(Object modeling scripts)
##########

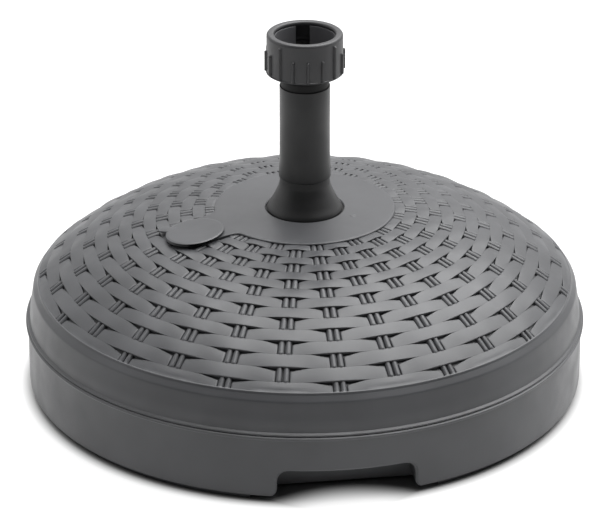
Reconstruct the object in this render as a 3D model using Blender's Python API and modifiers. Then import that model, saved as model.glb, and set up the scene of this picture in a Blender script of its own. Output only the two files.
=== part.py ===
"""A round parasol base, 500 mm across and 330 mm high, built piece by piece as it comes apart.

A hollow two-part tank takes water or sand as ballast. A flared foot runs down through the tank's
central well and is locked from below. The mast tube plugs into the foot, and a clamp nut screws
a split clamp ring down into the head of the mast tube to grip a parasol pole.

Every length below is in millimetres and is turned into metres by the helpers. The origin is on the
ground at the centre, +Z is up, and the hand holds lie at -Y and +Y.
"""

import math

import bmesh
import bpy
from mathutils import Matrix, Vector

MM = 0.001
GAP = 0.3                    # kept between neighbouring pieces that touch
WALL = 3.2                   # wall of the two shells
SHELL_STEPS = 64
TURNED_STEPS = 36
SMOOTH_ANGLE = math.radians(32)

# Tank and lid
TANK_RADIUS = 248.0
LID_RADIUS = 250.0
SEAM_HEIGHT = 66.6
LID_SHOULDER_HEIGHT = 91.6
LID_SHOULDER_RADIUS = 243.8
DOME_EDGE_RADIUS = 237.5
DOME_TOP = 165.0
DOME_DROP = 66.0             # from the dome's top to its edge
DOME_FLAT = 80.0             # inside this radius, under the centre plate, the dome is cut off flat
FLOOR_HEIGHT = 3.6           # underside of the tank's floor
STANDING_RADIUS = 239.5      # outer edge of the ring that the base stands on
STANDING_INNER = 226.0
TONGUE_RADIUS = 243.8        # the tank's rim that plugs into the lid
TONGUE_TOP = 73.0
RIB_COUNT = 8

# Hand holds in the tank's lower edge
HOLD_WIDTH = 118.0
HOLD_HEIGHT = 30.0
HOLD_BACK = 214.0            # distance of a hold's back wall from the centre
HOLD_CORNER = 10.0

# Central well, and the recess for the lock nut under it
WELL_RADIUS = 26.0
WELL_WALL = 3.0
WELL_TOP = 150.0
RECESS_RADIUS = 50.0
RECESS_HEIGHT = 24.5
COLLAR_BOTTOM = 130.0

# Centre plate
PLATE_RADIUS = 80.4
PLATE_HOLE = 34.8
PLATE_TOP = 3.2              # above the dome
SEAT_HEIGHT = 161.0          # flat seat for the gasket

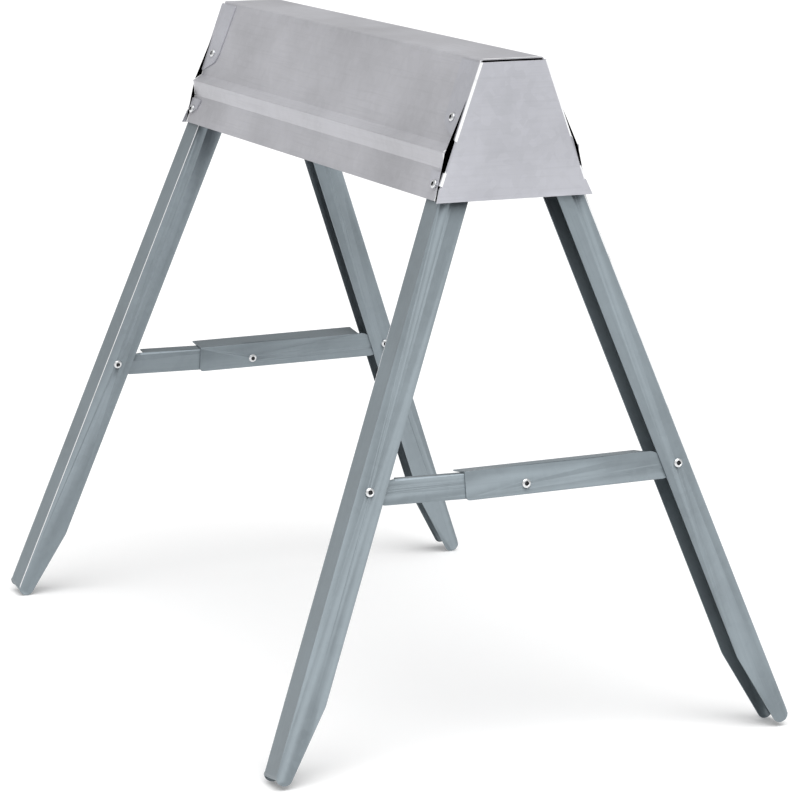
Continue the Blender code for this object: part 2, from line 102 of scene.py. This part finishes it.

##########

Task: Output the records exactly, including every line.

Exercise solution:
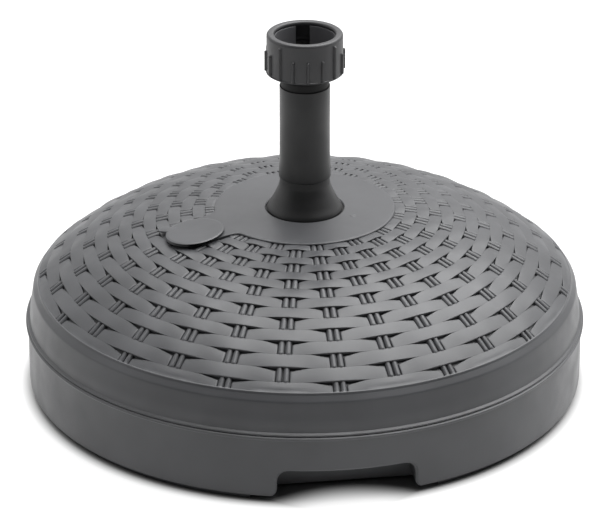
Reconstruct the object in this render as a 3D model using Blender's Python API and modifiers. Then import that model, saved as model.glb, and set up the scene of this picture in a Blender script of its own. Output only the two files.
=== part.py ===
"""A round parasol base, 500 mm across and 330 mm high, built piece by piece as it comes apart.

A hollow two-part tank takes water or sand as ballast. A flared foot runs down through the tank's
central well and is locked from below. The mast tube plugs into the foot, and a clamp nut screws
a split clamp ring down into the head of the mast tube to grip a parasol pole.

Every length below is in millimetres and is turned into metres by the helpers. The origin is on the
ground at the centre, +Z is up, and the hand holds lie at -Y and +Y.
"""

import math

import bmesh
import bpy
from mathutils import Matrix, Vector

MM = 0.001
GAP = 0.3                    # kept between neighbouring pieces that touch
WALL = 3.2                   # wall of the two shells
SHELL_STEPS = 64
TURNED_STEPS = 36
SMOOTH_ANGLE = math.radians(32)

# Tank and lid
TANK_RADIUS = 248.0
LID_RADIUS = 250.0
SEAM_HEIGHT = 66.6
LID_SHOULDER_HEIGHT = 91.6
LID_SHOULDER_RADIUS = 243.8
DOME_EDGE_RADIUS = 237.5
DOME_TOP = 165.0
DOME_DROP = 66.0             # from the dome's top to its edge
DOME_FLAT = 80.0             # inside this radius, under the centre plate, the dome is cut off flat
FLOOR_HEIGHT = 3.6           # underside of the tank's floor
STANDING_RADIUS = 239.5      # outer edge of the ring that the base stands on
STANDING_INNER = 226.0
TONGUE_RADIUS = 243.8        # the tank's rim that plugs into the lid
TONGUE_TOP = 73.0
RIB_COUNT = 8

# Hand holds in the tank's lower edge
HOLD_WIDTH = 118.0
HOLD_HEIGHT = 30.0
HOLD_BACK = 214.0            # distance of a hold's back wall from the centre
HOLD_CORNER = 10.0

# Central well, and the recess for the lock nut under it
WELL_RADIUS = 26.0
WELL_WALL = 3.0
WELL_TOP = 150.0
RECESS_RADIUS = 50.0
RECESS_HEIGHT = 24.5
COLLAR_BOTTOM = 130.0

# Centre plate
PLATE_RADIUS = 80.4
PLATE_HOLE = 34.8
PLATE_TOP = 3.2              # above the dome
SEAT_HEIGHT = 161.0          # flat seat for the gasket

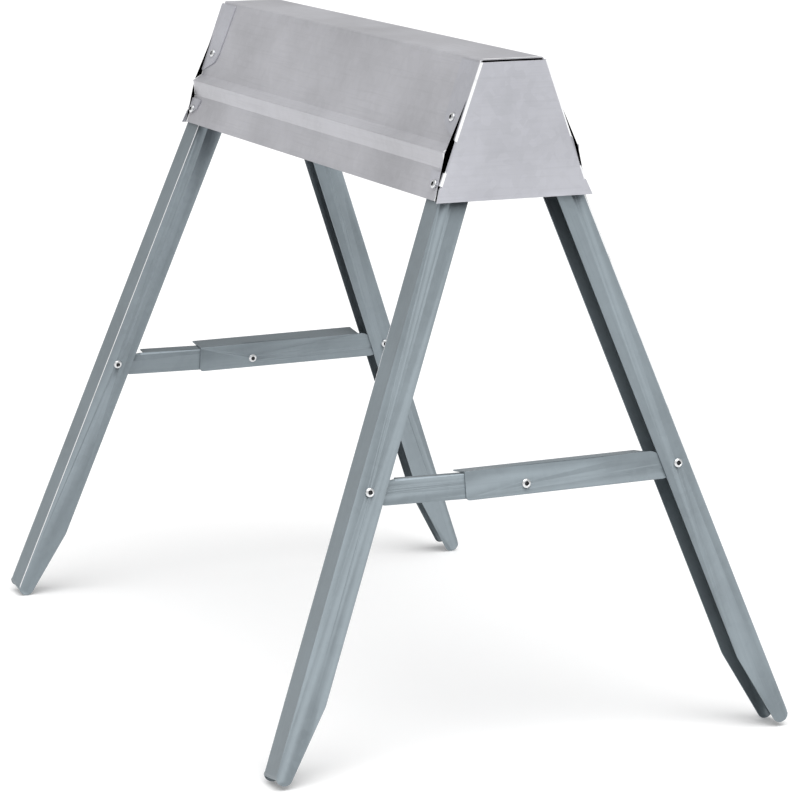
Continue the Blender code for this object: part 2, from line 102 of scene.py. This part finishes it.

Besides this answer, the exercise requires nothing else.